En cuanto a la «salida» que fue elegida cuando un brote de histeria amenazaba con hacer ingobernable el país, ella equivalía al reconocimiento apenas disimulado por parte de la «clase dirigente» de que en un momento difícil no serviría para nada. Asustados por la posibilidad de tener que ponerse a la altura de las circunstancias, los políticos optaron por invitar a Domingo Cavallo a encargarse del gobierno y por colmarlo de poderes especiales, lo cual, desde luego, motivó tanto alivio no sólo aquí sino también en otras latitudes que durante algunos días hasta los mercados internacionales se permitieron algunas sonrisas frías.

Aunque Cavallo se ha mostrado reacio a enfurecer a los «dirigentes» hablándoles de ajustes, sacrificios y esfuerzos, lo cual es comprensible a la luz de sus susceptibilidades en dicha materia, no puede sino apreciar que el país no tendrá futuro a menos que logre convencerlos de que si la crisis es tan real como dicen sería útil que actuaran en consecuencia, aunque sólo fuera reduciendo sus propios ingresos colectivos, que son disparatados, y poniéndose a explicar a «la gente» que la emergencia es genuina y que por lo tanto podría ser necesario tomar medidas aún más desagradables que las impulsadas por su antecesor. Después de todo, si la situación no fuera tan grave que cualquier gobierno, por progresista que se imaginara, no tuviera más alternativa que eno-jar a algunos sectores muy poderosos, nadie se sentiría preocupado por el destino de la Argentina y Cavallo mismo no estaría encabezando un gobierno que depende de un partido político, la UCR, que siempre lo ha creído una encarnación de Satanás.

Claro que cuando De la Rúa, acompañado por el resto del establishment político, decidió que el desbarajuste era tan atroz que le convendría pedirle a Cavallo desempeñar el papel de salvador que en otros tiempos hubiera sido confiado al comandante en jefe del Ejército, no pensaba sólo en lo calamitoso que sería para los habitantes del país un colapso generalizado. También entendía que el desplome estrepitoso de su gestión podría provocar una rebelión generalizada contra la «clase política» en su conjunto o, cuando menos, contra la parte aliancista de esta corporación. Es que en última instancia los responsables del estado actual del país son precisamente sus líderes, virtualmente todos los cuales se han servido de la política para adquirir un pasar que es llamativamen-te más cómodo que el disfrutado por la mayoría abrumadora de sus compatriotas.

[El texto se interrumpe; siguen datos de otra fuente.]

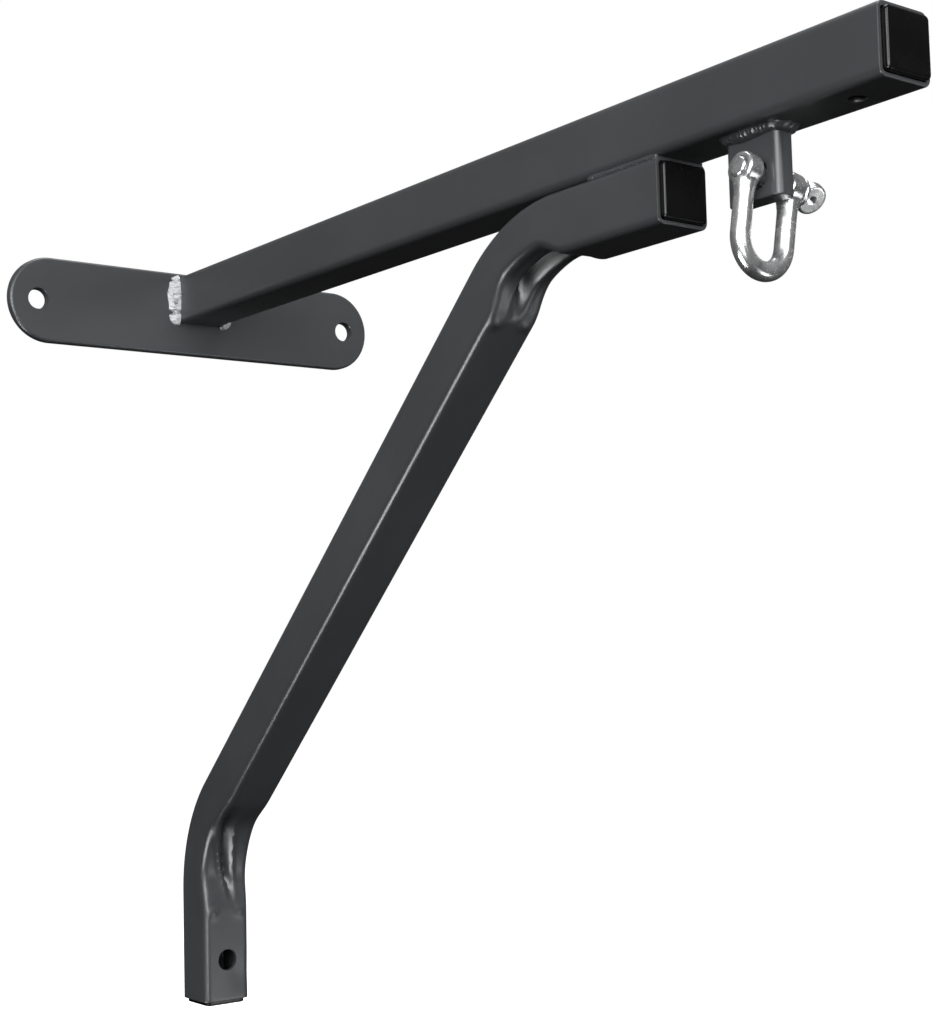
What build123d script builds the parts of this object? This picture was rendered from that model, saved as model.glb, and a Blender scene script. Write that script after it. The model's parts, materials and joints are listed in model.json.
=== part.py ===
"""Wall bracket for hanging a punch bag: a flat wall plate, a square arm, a bent brace
that also bolts to the wall, and a leaning D-shackle in a lug under the arm."""

import os
from math import cos, radians, sin, tan

from build123d import *

# Driving dimensions in millimetres. The origin is the centre of the wall plate's rear face.
# +Z is up, the arm stands out from the wall along -Y, and +X is to the right seen from the room.
plate_width = 294.0
plate_height = 60.0
plate_thickness = 6.0
plate_edge_radius = 1.2
wall_hole_from_end = 21.0
wall_hole_diameter = 14.0

tube_size = 35.0
tube_wall = 2.5
tube_corner_radius = 4.5

arm_length = 650.0
arm_below_plate_top = 2.0
spare_hole_diameter = 9.0
spare_hole_from_end = 28.0

brace_end_from_arm_end = 143.0
brace_stub_length = 119.0
brace_angle = 43.1
brace_bend_radius = 90.0
brace_foot_below_bend = 114.2
foot_hole_diameter = 14.0
foot_hole_above_end = 28.0

plug_head = 5.0
plug_skirt = 12.0
plug_skirt_wall = 2.0
plug_edge_radius = 1.2
plug_stands_out = 3.0

lug_thickness = 12.0
lug_width = 35.0
lug_drop = 34.5
lug_corner_radius = 4.0
lug_from_arm_end = 89.0
lug_hole_play = 4.0
lug_hole_above_lug_end = 12.0
lug_hole_towards_arm_end = 3.0

shackle_wire = 10.0
shackle_jaw = 20.0
shackle_leg = 31.4
shackle_ear_diameter = 16.4
shackle_ear_over_wire = 0.4
shackle_lean = 10.0
pin_diameter = 10.0
pin_collar_diameter = 15.0
pin_collar_thickness = 2.5
pin_eye_diameter = 16.0
pin_eye_thickness = 5.0
pin_eye_hole = 5.0
pin_eye_turn = 45.0

bead_leg = 5.0
seam_bead_radius = 3.4
seam_bead_length = 54.0
lug_bead_leg = 4.0

# Named clearances between pieces that move on each other.
pin_running_clearance = 0.05
pin_rest_gap = 0.3
collar_gap = 0.3
ear_rest_gap = 0.5

# Heights and outward distances that follow from the driving dimensions.
bore_size = tube_size - 2 * tube_wall
bore_corner_radius = tube_corner_radius - tube_wall
half_tube = tube_size / 2
wall_hole_spacing = plate_width - 2 * wall_hole_from_end
arm_axis_z = plate_height / 2 - arm_below_plate_top - half_tube
arm_underside_z = arm_axis_z - half_tube
arm_end_out = plate_thickness + arm_length
stub_axis_z = arm_axis_z - tube_size
stub_end_out = arm_end_out - brace_end_from_arm_end
foot_axis_out = half_tube
lug_out = arm_end_out - lug_from_arm_end
lug_end_z = arm_underside_z - lug_drop
lug_hole_z = lug_end_z + lug_hole_above_lug_end
lug_hole_out = lug_out + lug_hole_towards_arm_end
lug_hole_diameter = pin_diameter + lug_hole_play

os.makedirs("parts", exist_ok=True)


def save(piece, name):
    """Label a finished piece and write it as one STEP file."""
    piece.label = name
    export_step(piece, f"parts/{name}.step")


def square_tube_profile():
    """Draw the hollow rounded square of the bracket's tube in the current sketch."""
    RectangleRounded(tube_size, tube_size, tube_corner_radius)
    RectangleRounded(bore_size, bore_size, bore_corner_radius, mode=Mode.SUBTRACT)


# Wall plate: an obround flat bar with one bolt hole in each round end.
with BuildPart() as wall_plate:
    with BuildSketch(Plane.XZ):
        SlotOverall(plate_width, plate_height)
    extrude(amount=plate_thickness)
    with BuildSketch(Plane.XZ):
        with GridLocations(wall_hole_spacing, 0, 2, 1):
            Circle(wall_hole_diameter / 2)
    extrude(amount=plate_thickness, mode=Mode.SUBTRACT)
    outer_rim = wall_plate.faces().sort_by(Axis.Y)[0].outer_wire()
    fillet(outer_rim.edges(), radius=plate_edge_radius)
save(wall_plate.part, "wall_plate")

# Arm: a straight square tube from the plate's front face, with a small hole under its free end.
arm_start = Plane((0, -plate_thickness, arm_axis_z), x_dir=(1, 0, 0), z_dir=(0, -1, 0))
arm_end = Plane((0, -arm_end_out, arm_axis_z), x_dir=(1, 0, 0), z_dir=(0, -1, 0))
spare_hole_plane = Plane((0, spare_hole_from_end - arm_end_out, arm_underside_z))
with BuildPart() as arm_tube:
    with BuildSketch(arm_start):
        square_tube_profile()
    extrude(amount=arm_length)
    with BuildSketch(spare_hole_plane):
        Circle(spare_hole_diameter / 2)
    extrude(amount=tube_wall, mode=Mode.SUBTRACT)
save(arm_tube.part, "arm_tube")

# Brace: the same tube, straight under the arm, bent down to the wall and bent again to lie on it.
upper_corner_out = stub_end_out - brace_stub_length
lower_corner_z = stub_axis_z - (upper_corner_out - foot_axis_out) * tan(radians(brace_angle))
foot_end_z = lower_corner_z - brace_foot_below_bend
foot_hole_z = foot_end_z + foot_hole_above_end
brace_corners = [
    (0, -stub_end_out, stub_axis_z),
    (0, -upper_corner_out, stub_axis_z),
    (0, -foot_axis_out, lower_corner_z),
    (0, -foot_axis_out, foot_end_z),
]
stub_end = Plane(brace_corners[0], x_dir=(1, 0, 0), z_dir=(0, -1, 0))
foot_end = Plane(brace_corners[-1], x_dir=(1, 0, 0), z_dir=(0, 0, -1))
foot_front = Plane((0, -tube_size, foot_hole_z), x_dir=(1, 0, 0), z_dir=(0, -1, 0))
with BuildPart() as brace_tube:
    with BuildLine():
        FilletPolyline(*brace_corners, radius=brace_bend_radius)
    with BuildSketch(stub_end):
        square_tube_profile()
    sweep()
    with BuildSketch(foot_front):
        Circle(foot_hole_diameter / 2)
    extrude(amount=-tube_size, mode=Mode.SUBTRACT)
save(brace_tube.part, "brace_tube")


def end_plug(mouth, stand_out):
    """Make a square push-in plug for a tube mouth; stand_out is its face's height over the mouth."""
    with BuildPart() as plug:
        with BuildSketch(mouth.offset(stand_out)):
            RectangleRounded(bore_size, bore_size, bore_corner_radius)
        extrude(amount=-plug_head)
        face_edges = plug.faces().sort_by(Axis(mouth.origin, mouth.z_dir))[-1].edges()
        fillet(face_edges, radius=plug_edge_radius)
        with BuildSketch(mouth.offset(stand_out - plug_head)):
            RectangleRounded(bore_size, bore_size, bore_corner_radius)
            offset(amount=-plug_skirt_wall, mode=Mode.SUBTRACT)
        extrude(amount=-plug_skirt)
    return plug.part


# Plugs: each head stands a few millimetres proud of its tube's mouth.
save(end_plug(arm_end, plug_stands_out), "arm_end_plug")
save(end_plug(stub_end, plug_stands_out), "brace_upper_plug")
save(end_plug(foot_end, plug_stands_out), "brace_foot_plug")

# Hanger lug: an upright block with round vertical edges, welded under the arm.
lug_hole_plane = Plane((-lug_thickness / 2, -lug_hole_out, lug_hole_z), x_dir=(0, -1, 0), z_dir=(-1, 0, 0))
lug_top = Plane((0, -lug_out, arm_underside_z))
with BuildPart() as hanger_lug:
    with BuildSketch(lug_top):
        RectangleRounded(lug_thickness, lug_width, lug_corner_radius)
    extrude(amount=-lug_drop)
    with BuildSketch(lug_hole_plane):
        Circle(lug_hole_diameter / 2)
    extrude(amount=-lug_thickness, mode=Mode.SUBTRACT)
save(hanger_lug.part, "hanger_lug")

# Weld beads between the plate and the arm's two sides, hollowed to fit the tube's round edges.
bead_reach = tube_corner_radius
with BuildPart() as arm_envelope:
    with BuildSketch(arm_start):
        RectangleRounded(tube_size, tube_size, tube_corner_radius)
    extrude(amount=2 * bead_leg)
for side, name in ((-1, "arm_weld_left"), (1, "arm_weld_right")):
    bead_foot = Plane((side * half_tube, -plate_thickness, arm_axis_z - half_tube))
    with BuildPart() as arm_weld:
        with BuildSketch(bead_foot):
            with BuildLine():
                toe = (side * bead_leg, 0)
                crest = (0, -bead_leg)
                inner = -side * bead_reach
                middle = (side * 0.6 * bead_leg, -0.6 * bead_leg)
                ThreePointArc(toe, middle, crest)
                Polyline(crest, (inner, -bead_leg), (inner, 0), toe)
            make_face()
        extrude(amount=tube_size)
        add(arm_envelope.part, mode=Mode.SUBTRACT)
    save(arm_weld.part, name)

# Seam beads fill the two grooves between the arm's and the brace's round edges.
seam_start = Plane((0, -stub_end_out, arm_underside_z), x_dir=(1, 0, 0), z_dir=(0, 1, 0))
with BuildPart() as stacked_tubes:
    with BuildSketch(seam_start):
        with Locations((0, half_tube), (0, -half_tube)):
            RectangleRounded(tube_size, tube_size, tube_corner_radius)
    extrude(amount=seam_bead_length)
for side, name in ((-1, "brace_weld_left"), (1, "brace_weld_right")):
    with BuildPart() as seam_weld:
        with BuildSketch(seam_start):
            with Locations((side * (half_tube - seam_bead_radius + 0.8), 0)):
                Circle(seam_bead_radius)
        extrude(amount=seam_bead_length)
        add(stacked_tubes.part, mode=Mode.SUBTRACT)
    save(seam_weld.part, name)

# Lug bead: one fillet all round the lug where it meets the arm's underside.
with BuildPart() as lug_weld:
    with BuildSketch(lug_top):
        RectangleRounded(lug_thickness, lug_width, lug_corner_radius)
        offset(amount=lug_bead_leg)
    extrude(amount=-lug_bead_leg, taper=44)
    add(hanger_lug.part, mode=Mode.SUBTRACT)
save(lug_weld.part, "lug_weld")

# Shackle: its frame's x runs along the leaning pin and its y up between the ears.
# It leans on the lug: the pin rests in the bottom of the hole, one ear against the lug's side.
lean = radians(shackle_lean)
bow_radius = (shackle_jaw + shackle_wire) / 2
shackle_ear_thickness = shackle_wire + shackle_ear_over_wire
ear_inner = bow_radius - shackle_ear_thickness / 2
ear_outer = bow_radius + shackle_ear_thickness / 2
ear_tip_reach = ear_inner * cos(lean) - shackle_ear_diameter / 2 * sin(lean)
side_shift = ear_tip_reach - lug_thickness / 2 - ear_rest_gap
pin_drop = lug_hole_diameter / 2 - pin_rest_gap - pin_diameter / 2 / cos(lean)
pin_axis_z = lug_hole_z - pin_drop + lug_thickness / 2 * tan(lean)
shackle_middle = (side_shift, -lug_hole_out, pin_axis_z - side_shift * tan(lean))
shackle = Plane(shackle_middle, x_dir=(cos(lean), 0, -sin(lean)), z_dir=(0, -1, 0))
across_pin = Plane(shackle.origin, x_dir=(0, -1, 0), z_dir=shackle.x_dir)
with BuildPart() as shackle_bow:
    with BuildLine(shackle):
        left_leg = Line((-bow_radius, 0), (-bow_radius, -shackle_leg))
        crown = ThreePointArc(left_leg @ 1, (0, -shackle_leg - bow_radius), (bow_radius, -shackle_leg))
        Line(crown @ 1, (bow_radius, 0))
    with BuildSketch(Plane(left_leg @ 0, x_dir=shackle.x_dir, z_dir=left_leg % 0)):
        Circle(shackle_wire / 2)
    sweep()
    for ear_start in (-ear_outer, ear_inner):
        with BuildSketch(across_pin.offset(ear_start)):
            Circle(shackle_ear_diameter / 2)
        extrude(amount=shackle_ear_thickness)
    with BuildSketch(across_pin.offset(-ear_outer)):
        Circle(pin_diameter / 2 + pin_running_clearance)
    extrude(amount=2 * ear_outer, mode=Mode.SUBTRACT)
save(shackle_bow.part, "shackle_bow")

# Shackle pin: shank, collar and a flat round eye for turning it, with a small hole.
collar_start = ear_outer + collar_gap
eye_middle = collar_start + pin_collar_thickness + pin_eye_diameter / 2 - 1
eye_square = Plane(shackle.origin + shackle.x_dir * eye_middle, x_dir=shackle.x_dir, z_dir=(0, -1, 0))
eye_plane = eye_square.rotated((pin_eye_turn, 0, 0))
with BuildPart() as shackle_pin:
    with BuildSketch(across_pin.offset(-ear_outer)):
        Circle(pin_diameter / 2)
    extrude(amount=ear_outer + collar_start)
    with BuildSketch(across_pin.offset(collar_start)):
        Circle(pin_collar_diameter / 2)
    extrude(amount=pin_collar_thickness)
    with BuildSketch(eye_plane.offset(-pin_eye_thickness / 2)):
        Circle(pin_eye_diameter / 2)
    extrude(amount=pin_eye_thickness)
    with BuildSketch(eye_plane.offset(-pin_eye_thickness / 2)):
        Circle(pin_eye_hole / 2)
    extrude(amount=pin_eye_thickness, mode=Mode.SUBTRACT)
save(shackle_pin.part, "shackle_pin")
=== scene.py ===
import json
import math

import bmesh
import bpy
from mathutils import Matrix, Vector, noise


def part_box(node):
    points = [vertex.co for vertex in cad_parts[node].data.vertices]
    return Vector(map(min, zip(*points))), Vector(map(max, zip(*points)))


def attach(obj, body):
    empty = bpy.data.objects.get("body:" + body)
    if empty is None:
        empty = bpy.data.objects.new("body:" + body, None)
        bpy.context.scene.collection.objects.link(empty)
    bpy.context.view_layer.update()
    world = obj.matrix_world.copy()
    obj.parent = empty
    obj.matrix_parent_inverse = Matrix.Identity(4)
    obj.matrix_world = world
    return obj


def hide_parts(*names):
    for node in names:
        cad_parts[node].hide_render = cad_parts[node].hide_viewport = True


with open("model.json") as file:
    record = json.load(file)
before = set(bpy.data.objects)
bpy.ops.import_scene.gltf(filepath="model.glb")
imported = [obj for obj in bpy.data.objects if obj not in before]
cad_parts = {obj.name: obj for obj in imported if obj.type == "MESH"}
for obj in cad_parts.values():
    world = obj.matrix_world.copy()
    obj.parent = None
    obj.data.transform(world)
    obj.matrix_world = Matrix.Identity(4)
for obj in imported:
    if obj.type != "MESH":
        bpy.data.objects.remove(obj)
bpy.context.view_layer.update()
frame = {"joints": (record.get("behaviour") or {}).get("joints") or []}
mm = 0.001
across = Vector((1, 0, 0))
cutPast = 1 * mm  # how far a cutter reaches beyond the wall it cuts
print("frame loaded")


# small tools that every piece uses

def addPiece(name, mesh, body, slotName, *cadNodes):
    piece = bpy.data.objects.new(name, mesh)
    bpy.context.scene.collection.objects.link(piece)
    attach(piece, body)
    if cadNodes:
        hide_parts(*cadNodes)
    return piece


def meshFromRings(name, rings, closed=False, capped=False):
    # rings are equal loops of points, joined one to the next by quads
    count = len(rings[0])
    points = [p for ring in rings for p in ring]
    faces = []
    last = len(rings) if closed else len(rings) - 1
    for i in range(last):
        a = i * count
        b = ((i + 1) % len(rings)) * count
        for k in range(count):
            n = (k + 1) % count
            faces.append((a + k, a + n, b + n, b + k))
    if capped:
        faces.append(tuple(reversed(range(count))))
        faces.append(tuple(range(len(points) - count, len(points))))
    mesh = bpy.data.meshes.new(name)
    mesh.from_pydata(points, [], faces)
    return mesh


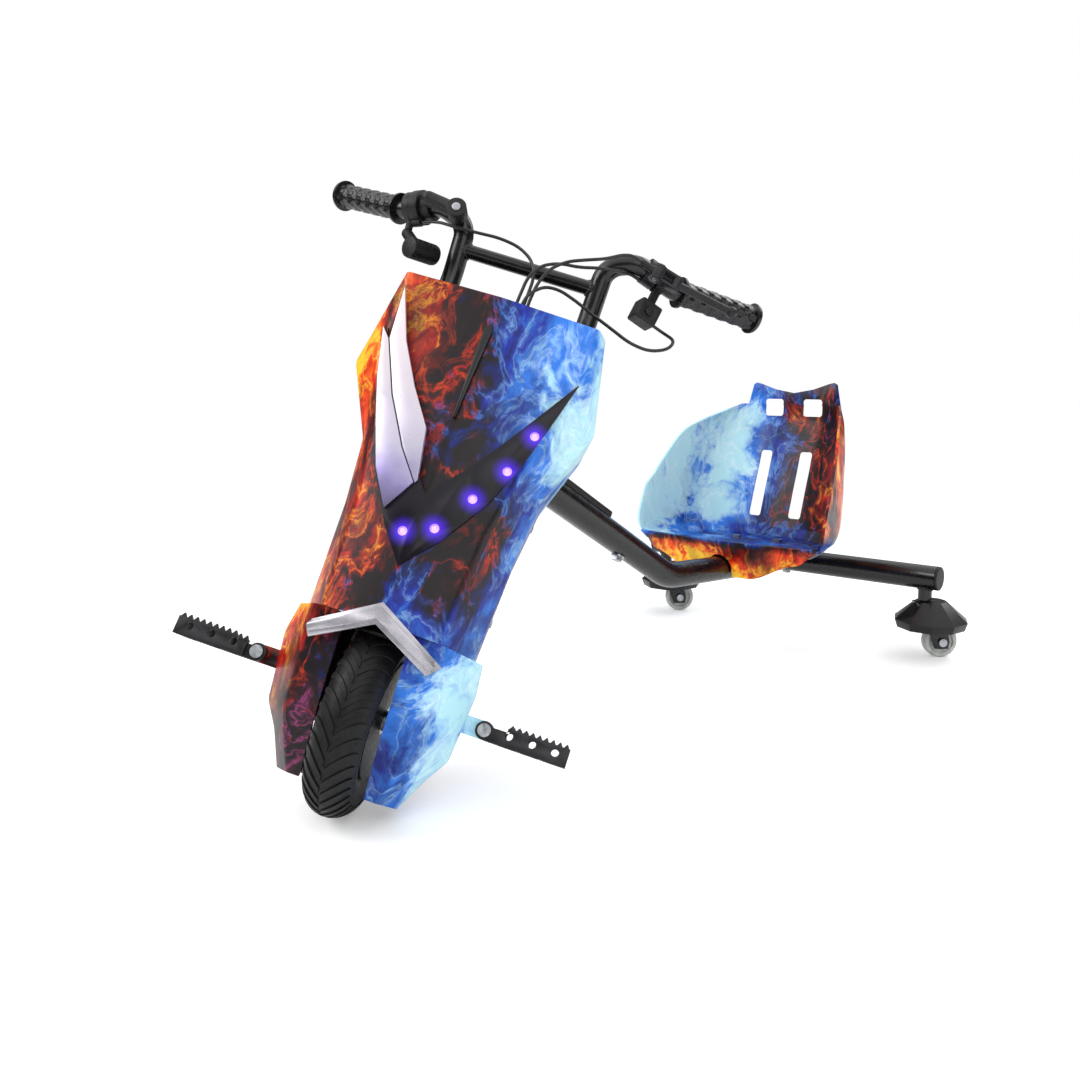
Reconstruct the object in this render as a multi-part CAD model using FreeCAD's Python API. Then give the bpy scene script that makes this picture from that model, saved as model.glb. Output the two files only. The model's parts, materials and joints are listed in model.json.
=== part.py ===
import FreeCAD, Part
import math
import os

V = FreeCAD.Vector

# Electric drift trike. Millimetres, +Z up, forward is -Y, the rider's left is +X.
# The front assembly is drawn standing upright and straight ahead, with its origin at the wheel's centre:
# "across" is X, "ahead" is -Y and "up" is the steering axis. It is then steered, raked and set on the ground.

# Layout
wheelbase = 930.0            # rear beam to the point where the steering axis meets the ground
rake = 30.0                  # steering axis from upright, degrees
steer_angle = 36.5           # front assembly turned to the rider's left as it stands, degrees
steer_lock = 50.0            # to each side of straight ahead, degrees
track_half = 234.0           # stem of a caster from the middle plane
running_gap = 0.3            # between faces that move past each other
fit_gap = 0.05               # radial gap of a pin or shaft in its bore
seat_gap = 0.2               # between a cover and the trim that lies on it

# Front wheel
tyre_radius = 102.0
tyre_width = 52.0
rim_radius = 54.0
hub_width = 44.0
hub_wall = 4.0
axle_radius = 6.0
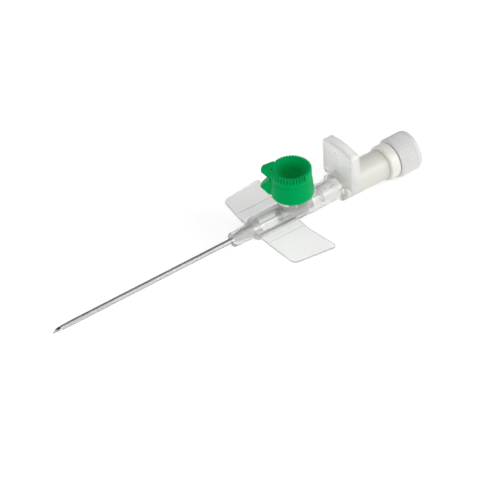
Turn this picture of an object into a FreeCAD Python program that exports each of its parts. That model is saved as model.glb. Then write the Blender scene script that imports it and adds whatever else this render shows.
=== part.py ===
"""Winged intravenous cannula with an injection port, its needle in place. Millimetres, +Z up.

The origin is the centre of the tube where its free length ends, just in front of the hub's nose. The
cannula's axis is X, with the needle's point towards -X, and the injection port stands up along +Z.
"""
import FreeCAD, Part
import os
import re
import Sketcher

SIZES = {
    # catheter tube
    "catheter_length": 45.0,
    "catheter_outer": 0.65,
    "catheter_bore": 0.51,
    "catheter_tip_outer": 0.56,
    "catheter_tip_taper": 3.0,
    "catheter_flare": 3.8,
    # needle
    "needle_outer": 0.48,
    "needle_bore": 0.34,
    "needle_reach": 2.5,
    "needle_into_chamber": 1.0,
    "bevel_length": 2.3,
    "lancet_angle": 35.0,
    "lancet_slope": 0.577,
    # steel bush
    "bush_taper": 0.183,
    "bush_wall": 0.1,
    "bush_needle_gap": 0.06,
    "bush_rim": 0.5,
    # fits
    "seat_gap": 0.01,
    "luer_gap": 0.03,
    "swivel_gap": 0.06,
    "parting_gap": 0.06,
    # hub
    "nose_front": 1.75,
    "nose_rear": 1.95,
    "nose_length": 5.4,
    "nose_setback": 0.15,
    "shoulder_length": 1.1,
    "barrel_outer": 2.9,
    "lumen": 1.83,
    "hub_length": 30.7,
    "luer_mouth": 2.15,
    "luer_depth": 7.5,
    "luer_taper": 0.03,
    "lug_outer": 3.85,
    "lug_thickness": 1.1,
    "lug_angle": 56.0,
    # wings
    "wing_thickness": 0.7,
    "wing_root_height": 0.65,
    "wing_droop_angle": 8.3,
    "wing_root_front": 5.7,
    "wing_root_rear": 16.5,
    "wing_bend_front": 6.3,
    "wing_bend_rear": 16.7,
    "wing_bend_reach": 7.6,
    "wing_tip_front": 7.5,
    "wing_tip_rear": 19.0,
    "wing_tip_front_reach": 14.4,
    "wing_tip_rear_reach": 16.0,
    "wing_corner": 1.6,
    "fold_reach": 6.3,
    "fold_width": 0.7,
    "fold_depth": 0.25,
    # injection port
    "port_place": 17.9,
    "port_boss": 3.7,
    "port_boss_top": 4.8,
    "port_neck": 3.0,
    "port_top": 9.55,
    "port_bead": 3.25,
    "port_bead_rise": 0.9,
    "port_floor": 4.3,
    "port_channel": 0.7,
    "valve_length": 8.8,
    "valve_wall": 0.45,
    # port cap
    "cap_turn_angle": 128.0,
    "collar_base": 5.2,
    "collar_crown": 4.85,
    "collar_top": 9.65,
    "collar_wall": 1.0,
    "collar_edge": 0.6,
    "collar_web": 1.2,
    "lid_outer": 4.75,
    "lid_top": 12.4,
    "dish_outer": 4.15,
    "dish_floor": 3.85,
    "dish_depth": 1.3,
    "stopper_gap": 0.07,
    "stopper_end": 1.6,
    "stopper_length": 1.8,
    "tooth_depth": 0.28,
    "tooth_width": 0.55,
    "tooth_step_angle": 9.0,
    "tooth_start_angle": 28.0,
    "hinge_reach": 4.95,
    "ear_width": 2.8,
    "upper_ear_reach": 6.9,
    "upper_ear_edge": 0.4,
    "lower_ear_reach": 7.3,
    "lower_ear_top": 8.0,
    "lower_ear_edge": 0.4,
    "lower_ear_gap": 0.3,
    # needle hub
    "male_luer_reach": 5.3,
    "plate_gap": 0.25,
    "plate_thickness": 2.6,
    "plate_half_width": 5.5,
    "plate_bottom": 1.4,
    "plate_shoulder": 11.2,
    "plate_crown": 11.9,
    "plate_corner": 1.2,
    "plate_skin": 1.0,
    "plate_rim": 0.9,
    "chamber_outer": 3.85,
    "chamber_wall": 0.9,
    "chamber_floor": 0.8,
    "chamber_length": 10.65,
    # vent plug and filter
    "spigot_length": 2.5,
    "spigot_wall": 0.8,
    "filter_thickness": 0.8,
    "vent_channel": 1.1,
    "flange_outer": 4.55,
    "flange_thickness": 2.7,
    "vent_socket_length": 4.4,
    "vent_luer_depth": 6.0,
    # luer cap
    "cap_outer": 5.1,
    "cap_skirt_bore": 4.05,
    "cap_end": 1.4,
    "cap_end_gap": 0.4,
    "cap_front_gap": 0.15,
    "cap_cone_stand_out": 0.6,
    "cap_edge": 0.5,
    "rib_depth": 0.2,
    "rib_gap_width": 0.4,
    "rib_count": 30.0,
    "rib_end_band": 1.0,
}
TOOTH_COUNT = 14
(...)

Puesto que para un candidato la forma más sencilla de hacerse elegir consiste en prometer beneficios a todo el mundo o, cuando cierta seriedad parece indicada, asegurar a los votantes que en el caso de que se le ocurriera a un ministro de Economía perverso intentar ordenar un ajuste lucharía denodadamente contra sus designios siniestros, casi todos los políticos argentinos militan en las filas del facilismo. Para granjearse la reputación envidiable de ser un «disidente», un luchador valiente, lo único que hay que hacer es ser aún más facilista y más irresponsable que los demás, dando a entender que todo se solucionaría si el gobierno dejara de inquietarse por los números, lo cual es una idiotez. En la Argentina actual, los únicos «disidentes» que merecen llamarse tales son los pocos, muy pocos, que poseen las agallas para afirmar lo que es evidente: salir del pozo no será nada fácil sino, por el contrario, tremendamente difícil.

No es una cuestión de ideologías o de «modelos». Cualquier esquema concebible exigiría grandes esfuerzos. Sin embargo, como los políticos más locuaces insisten en recordarnos, en el mundo tal como está conformado hoy no cabe ninguna duda de que el «rumbo» capitalista, «neoliberal» y globalizador es con mucho el más sencillo: he aquí la razón por la cual las tendencias así denominadas se han impuesto en el país a pesar de la oposición ruidosa de casi todos los «dirigentes», salvo aquellos desgraciados que se ven obligados a procurar gobernarlo. Otros arreglos -socialistas, corporatistas o clericalistas- podrían ser viables, si bien es poco probable que resultaran tan productivos como el resueltamente capitalista, deficiencia que no atemorizaría a los más interesados en la equidad, pero sucede que construirlos primero y manejarlos con eficacia después requerirían talentos que son totalmente desconocidos por los «dirigentes» locales, motivo por el cual se han resignado mansamente al orden imperante, conformándose con gritarle improperios con el propósito de hacer pensar que no tienen ninguna responsabilidad por las consecuencias. Nadar contra la corriente es posible si uno es muy fuerte, pero la clase dirigente, enamorada del rol de víctima, se ufana de su patética debilidad y, de más está decirlo, se rehusa por principio a aprender a nadar.